Exercise details:
Exactly as they appear, output all of the entries.

[BEGIN Data records]

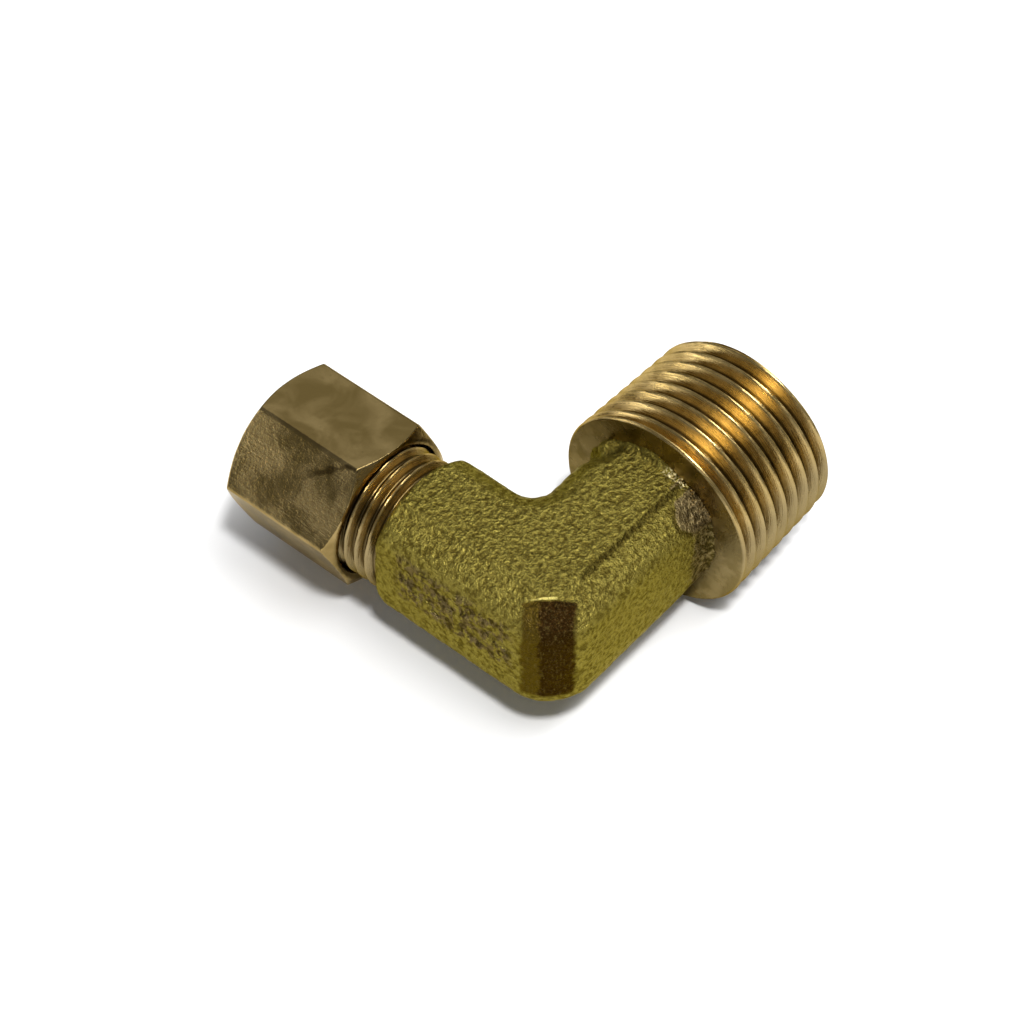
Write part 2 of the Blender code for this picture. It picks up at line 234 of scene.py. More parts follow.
def hex_nut():
    """Hex with turned corner chamfers, tapped from its inner end, with the tube hole."""
    columns, rows_per_turn = 360, 12
    worn, rounding = 0.05, 0.07
    turn = np.arange(columns) * 2 * math.pi / columns
    from_flat = ((math.pi / 2 - turn - NUT_CORNER) % (math.pi / 3)) - math.pi / 6
    flat = NUT_FLATS / 2 / np.cos(from_flat)
    hexagon = soft_min(flat, np.full(columns, NUT_FLATS / math.sqrt(3) - worn), worn)
    inner_face, outer_face = np.minimum(hexagon, NUT_INNER_FACE), np.minimum(hexagon, NUT_OUTER_FACE)
    rows = plain([(NUT_CREST + 0.10, NUT_START + 0.04), (NUT_CREST + 0.15, NUT_START)], columns)
    rows += [(inner_face - 0.16, NUT_START), (inner_face - rounding, NUT_START + 0.015)]
    chamfer_slope = 1 / math.tan(math.radians(30))
    heights = np.concatenate([
        np.arange(NUT_START + 0.06, NUT_START + 1.0, 0.05),
        np.arange(NUT_START + 1.0, NUT_END - 1.1, 0.35),
        np.arange(NUT_END - 1.1, NUT_END - 0.06, 0.05),
    ])
    for height in heights:
        first = NUT_INNER_FACE + (height - NUT_START) * chamfer_slope
        last = NUT_OUTER_FACE + (NUT_END - height) * chamfer_slope
        rows.append((soft_min(soft_min(hexagon, first, rounding), last, rounding), height))
    rows += [(outer_face - rounding, NUT_END - 0.015), (outer_face - 0.16, NUT_END)]
    rows += plain([
        (NUT_HOLE + 0.3, NUT_END), (NUT_HOLE + 0.22, NUT_END - 0.02), (NUT_HOLE + 0.03, NUT_END - 0.2),
        (NUT_HOLE, NUT_END - 0.26), (NUT_HOLE, NUT_CONE_END + 0.05), (NUT_HOLE + 0.06, NUT_CONE_END - 0.05),
        (NUT_CONE, NUT_CONE_START + 0.05), (NUT_CONE + 0.06, NUT_CONE_START), (NUT_CREST, NUT_CONE_START),
        (NUT_CREST, NUT_THREAD_END + 0.2),
    ], columns)
    cut = thread_shape(TUBE_PITCH, NUT_ROOT - NUT_CREST, 0.5, 0.05)
    for height in np.arange(NUT_THREAD_END, NUT_START + 0.5, -TUBE_PITCH / rows_per_turn):
        groove = cut(height / TUBE_PITCH - turn / (2 * math.pi))
        rows.append((NUT_CREST + groove, height))
    return revolved(rows, "y")


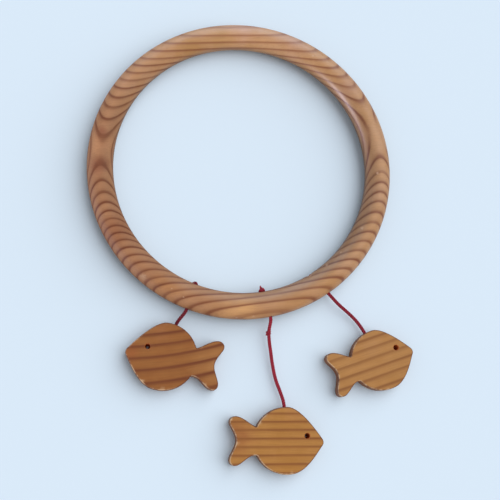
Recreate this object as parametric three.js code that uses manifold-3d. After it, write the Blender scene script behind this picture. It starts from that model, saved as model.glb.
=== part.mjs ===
// Ring mobile: a turned pine ring with three flat pine fish on red cords, laid out on a table.
//
// Millimetres, +Z up from the table, +Y towards the top of the ring. The origin is where a wall
// nail carries the ring: under the middle of its inner edge at the top, on the plane it lies on.
// Angles round the ring are counted from its lowest point, positive towards +X.

import * as THREE from 'three';
import { mergeVertices } from 'three/addons/utils/BufferGeometryUtils.js';
import Module from 'manifold-3d';

const wasm = await Module();
wasm.setup();

// Driving dimensions of the ring: an oval section, 17 wide and 15 high, turned to 200 across
const RING_OUTER_DIAMETER = 200;
const RING_SECTION_WIDTH = 17;
const RING_SECTION_HEIGHT = 15;

// Driving dimensions of the fish. The round body's radius is a share of the fish's length
const LEFT_FISH_LENGTH = 60.9;
const MIDDLE_FISH_LENGTH = 59.5;
const RIGHT_FISH_LENGTH = 56.1;
const FISH_THICKNESS = 9;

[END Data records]

Exercise solution:
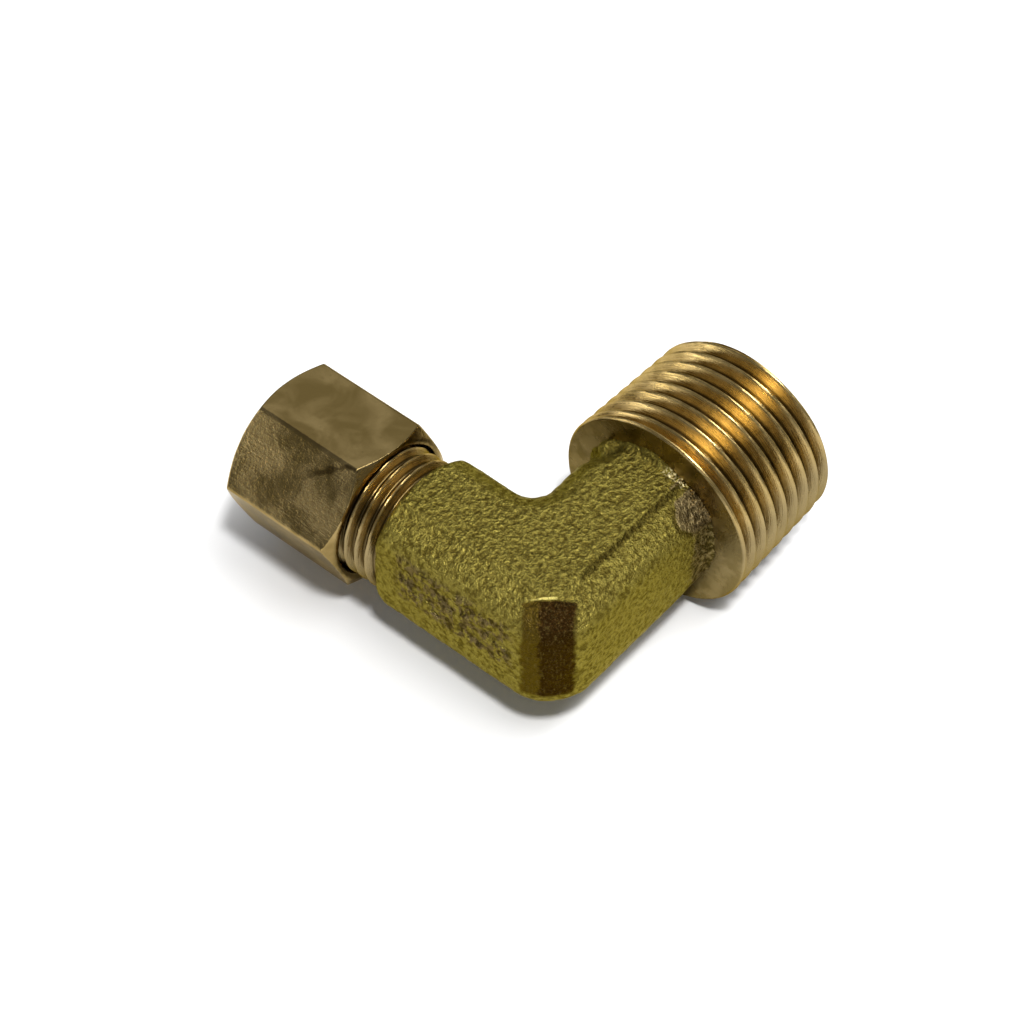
Write part 2 of the Blender code for this picture. It picks up at line 234 of scene.py. More parts follow.
def hex_nut():
    """Hex with turned corner chamfers, tapped from its inner end, with the tube hole."""
    columns, rows_per_turn = 360, 12
    worn, rounding = 0.05, 0.07
    turn = np.arange(columns) * 2 * math.pi / columns
    from_flat = ((math.pi / 2 - turn - NUT_CORNER) % (math.pi / 3)) - math.pi / 6
    flat = NUT_FLATS / 2 / np.cos(from_flat)
    hexagon = soft_min(flat, np.full(columns, NUT_FLATS / math.sqrt(3) - worn), worn)
    inner_face, outer_face = np.minimum(hexagon, NUT_INNER_FACE), np.minimum(hexagon, NUT_OUTER_FACE)
    rows = plain([(NUT_CREST + 0.10, NUT_START + 0.04), (NUT_CREST + 0.15, NUT_START)], columns)
    rows += [(inner_face - 0.16, NUT_START), (inner_face - rounding, NUT_START + 0.015)]
    chamfer_slope = 1 / math.tan(math.radians(30))
    heights = np.concatenate([
        np.arange(NUT_START + 0.06, NUT_START + 1.0, 0.05),
        np.arange(NUT_START + 1.0, NUT_END - 1.1, 0.35),
        np.arange(NUT_END - 1.1, NUT_END - 0.06, 0.05),
    ])
    for height in heights:
        first = NUT_INNER_FACE + (height - NUT_START) * chamfer_slope
        last = NUT_OUTER_FACE + (NUT_END - height) * chamfer_slope
        rows.append((soft_min(soft_min(hexagon, first, rounding), last, rounding), height))
    rows += [(outer_face - rounding, NUT_END - 0.015), (outer_face - 0.16, NUT_END)]
    rows += plain([
        (NUT_HOLE + 0.3, NUT_END), (NUT_HOLE + 0.22, NUT_END - 0.02), (NUT_HOLE + 0.03, NUT_END - 0.2),
        (NUT_HOLE, NUT_END - 0.26), (NUT_HOLE, NUT_CONE_END + 0.05), (NUT_HOLE + 0.06, NUT_CONE_END - 0.05),
        (NUT_CONE, NUT_CONE_START + 0.05), (NUT_CONE + 0.06, NUT_CONE_START), (NUT_CREST, NUT_CONE_START),
        (NUT_CREST, NUT_THREAD_END + 0.2),
    ], columns)
    cut = thread_shape(TUBE_PITCH, NUT_ROOT - NUT_CREST, 0.5, 0.05)
    for height in np.arange(NUT_THREAD_END, NUT_START + 0.5, -TUBE_PITCH / rows_per_turn):
        groove = cut(height / TUBE_PITCH - turn / (2 * math.pi))
        rows.append((NUT_CREST + groove, height))
    return revolved(rows, "y")


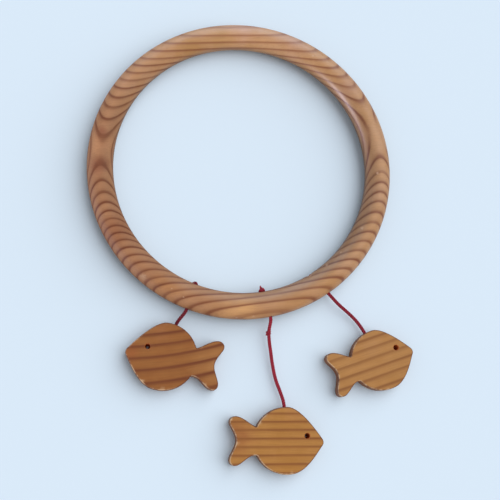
Recreate this object as parametric three.js code that uses manifold-3d. After it, write the Blender scene script behind this picture. It starts from that model, saved as model.glb.
=== part.mjs ===
// Ring mobile: a turned pine ring with three flat pine fish on red cords, laid out on a table.
//
// Millimetres, +Z up from the table, +Y towards the top of the ring. The origin is where a wall
// nail carries the ring: under the middle of its inner edge at the top, on the plane it lies on.
// Angles round the ring are counted from its lowest point, positive towards +X.

import * as THREE from 'three';
import { mergeVertices } from 'three/addons/utils/BufferGeometryUtils.js';
import Module from 'manifold-3d';

const wasm = await Module();
wasm.setup();

// Driving dimensions of the ring: an oval section, 17 wide and 15 high, turned to 200 across
const RING_OUTER_DIAMETER = 200;
const RING_SECTION_WIDTH = 17;
const RING_SECTION_HEIGHT = 15;

// Driving dimensions of the fish. The round body's radius is a share of the fish's length
const LEFT_FISH_LENGTH = 60.9;
const MIDDLE_FISH_LENGTH = 59.5;
const RIGHT_FISH_LENGTH = 56.1;
const FISH_THICKNESS = 9;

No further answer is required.